Love that idea. I used it once, but until last night, I’d forgotten to use it again. And that’s when I looked, really looked at my daughter’s room. I knew it was bad, but had used my super-selective-vision-power to avoid letting it register.

It was kick-a-clear-path-to-the-door-to-avoid-serious-middle-of-the-night-injuries bad. It was who-could-even-notice-all-the-dirty-clothes-on-the-floor-when-it’s-this-bad bad.

Bad.

So there’s Laundry Day’s fatal flaw. Like EVERYthing else I learn in this de-slobification process, it’s all related. You can’t mop the floor and clean the kitchen by 9:30 a.m. if you have to remove three weeks worth of newspapers off of the kitchen floor, put away Monday’s groceries, pick up and return toys, etc. before you can even sweep, much less mop.

You can’t do a quick round-the-house laundry pickup on Sunday night when your daughter’s dirty clothes are buried beneath all of her toys.

The boys room has been so much better. Not fabulous, but so much better. It’s because they are self-motivated by their allowance. I set up that allowance system because that’s what we needed. We needed something that helped them remember to pick up their room before bed, because their slob-mother isn’t going to remember to remind them.

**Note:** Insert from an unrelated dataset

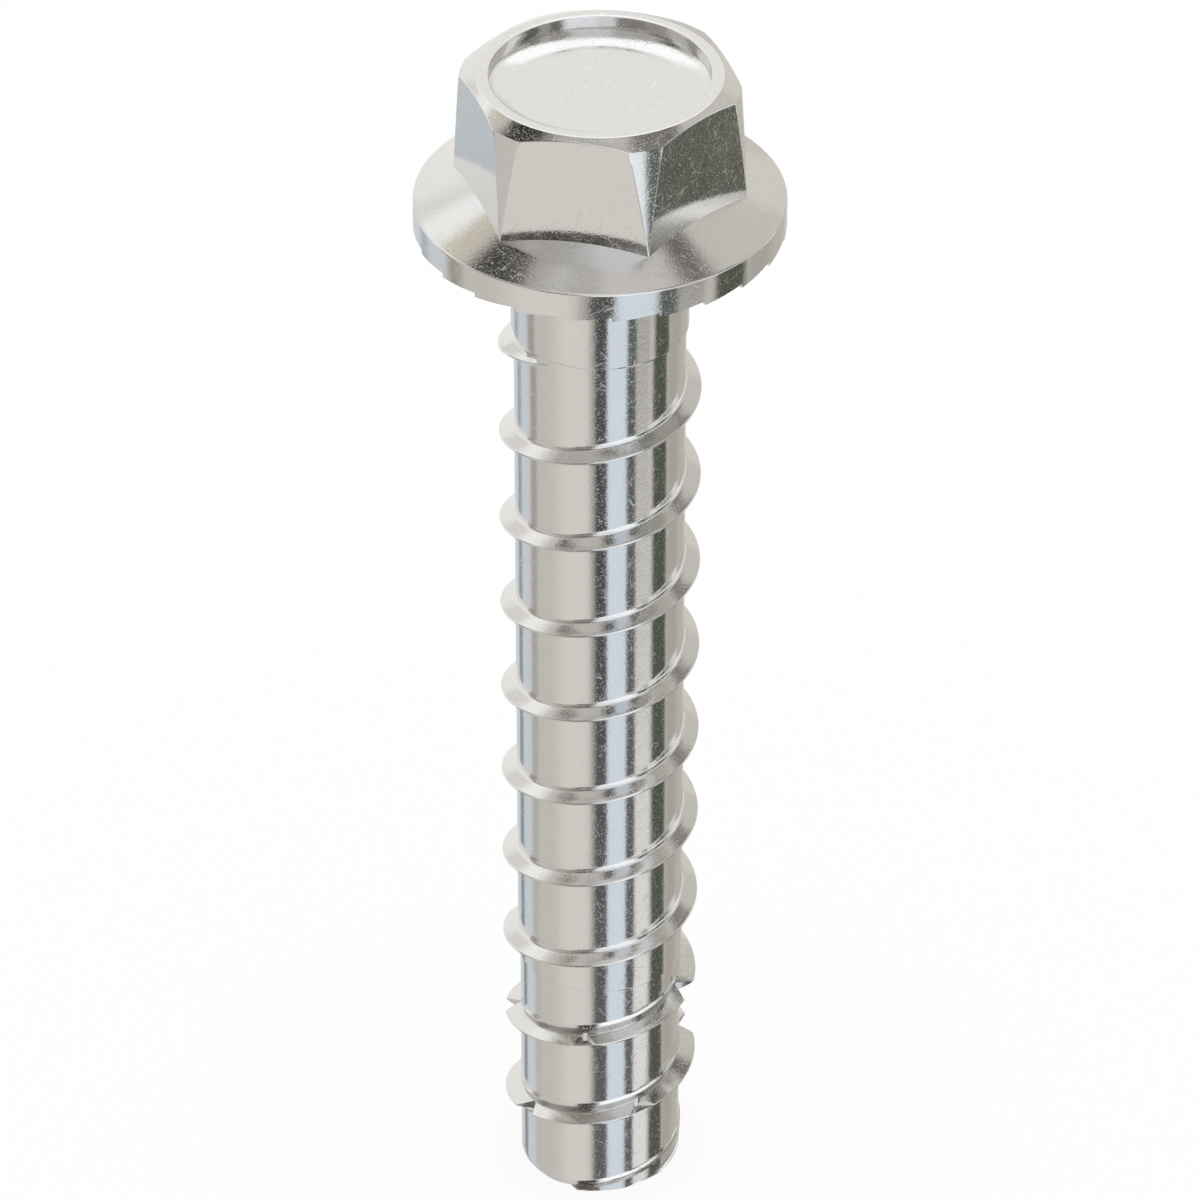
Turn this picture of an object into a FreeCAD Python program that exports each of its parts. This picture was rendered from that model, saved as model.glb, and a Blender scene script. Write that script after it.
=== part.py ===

So my daughter, who isn’t yet motivated by an allowance, and who has the same slob-mother, has a room that looks worse than that picture. She CAN clean it. We established places for everything back in the fall, and that makes it so much easier, actually possible, when it wasn’t before. I know that she can do it by herself because she did it when my mom watched her last week. It’s simply a matter of consistency, which needs to be directed . . . by me.

In her defense, it doesn’t get like that on a normal day. She can go quite a while with it being “not that bad” if she’s just playing in there by herself. That was what it looked like after she had friends come over and play (last week). She and her friends ALWAYS get out every single item that she owns.

And her mother, like her, doesn’t think to have everyone stop in time to clean up. It’s fun, fun, fun until the moment it’s time to go home. Totally understandable for a 4 year old, not so much for a 36 year old.

It’s my goal to make the “Clean your room before you watch a show” rule a daily thing. But I have to remember, as I have the suspicion that she won’t remind me.